4.1 Greedy randomized savings construction heuristic algorithm

A generalized savings heuristic algorithm similar to that proposed in Gounaris et al. (2014) is adopted in this paper. The construction framework starts from an initial intermediate feasible solution (x0). During the initialization phase, this is a solution where one pickup or delivery vehicle is assigned to each pickup or delivery node, respectively. On the other hand, during the exploitation phase, this is a solution where one pickup or delivery vehicle is assigned to an elite component/subset of connected pickup or delivery nodes, respectively. In any case, all pickup and delivery routes originate and terminate at the cross-dock, while all nodes are assigned to vehicle routes. Furthermore, only feasible combinations of pickup and delivery routes are considered with respect to the maximum route duration and synchronization constraints. Lastly, note that no limit is imposed on the total number of pickup or delivery routes.

Given the initial intermediate solution, at each iteration two pickup (or delivery) routes are selected and merged according to the following generalized savings scheme. Let two routes \(r = \left\{ {0, \ldots ,i,j, \ldots ,0} \right\}\) and \(r^{\prime} = \left\{ {0,i^{\prime}, \ldots ,j^{\prime},0} \right\}\). The savings function evaluates to \(c_{ij} + c_{{0i^{\prime}}} + c_{{j^{\prime}0}} - c_{{ii^{\prime}}} - c_{{jj^{\prime}}}\), where \(c_{ij}\) is the travel distance for traversing arc (i, j). The merging of route pairs is repeated either until all merging combinations in all possible positions produce negative savings or no feasible merging combination can be found with respect to the capacity, duration and synchronization constraints. Note that both pickup and delivery routes are consider during the construction process.

In an effort to diversify the reference set P, a probabilistic mechanism is added during the solution construction process similar to that proposed by Tarantilis et al. (2013). Particularly, a restricted candidate list of feasible merging combinations between pickup or delivery routes with positive saving is maintained at each iteration, which contains the route pairs with the highest saving. To that end, one route pair from the list is selected at random, and the corresponding vehicle routes are merged. In our implementation, the restricted savings list is fixed to a predefined size λ.
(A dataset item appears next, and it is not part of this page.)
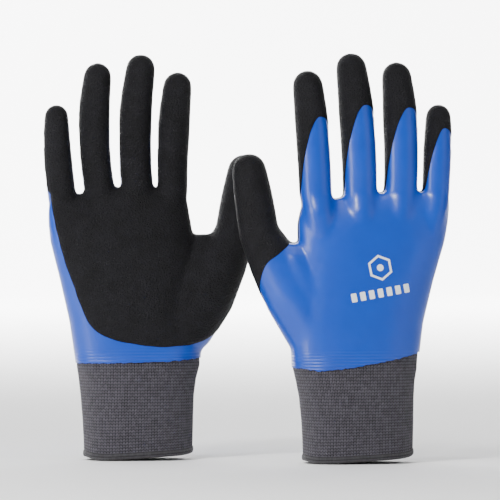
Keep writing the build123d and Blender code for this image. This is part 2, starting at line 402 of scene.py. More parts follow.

4.2 Reference set update method

In both initialization and exploitation phases the reference set P contains a maximum number of solutions μ. It is well documented in the literature that one essential element for the performance of population-based approaches is to maintain the diversity of the population during the search. This need intensifies for methods with relatively small populations, such as scatter search, path relinking and AMP approaches. In the proposed solution method, the reference set P is updated with solutions that are not only attractive in terms of the total transportation costs, but also in terms of diversity (measured in terms of total number of different arcs with respect to the best encountered solution). From the implementation viewpoint, an elitist strategy is adopted. Let x denote the candidate solution for insertion into P, xr any reference solution of P, and xB and xW the best and the worst solutions of P, respectively. If x performs better than xB in terms of cost, f(x) < f(xB), then x replaces xW; otherwise, if f(x) < f(xr), then x replaces xr only if d(x, xB) > d(xr, xB), where d(x, xB) represents the total number of different arcs between solutions x and xB.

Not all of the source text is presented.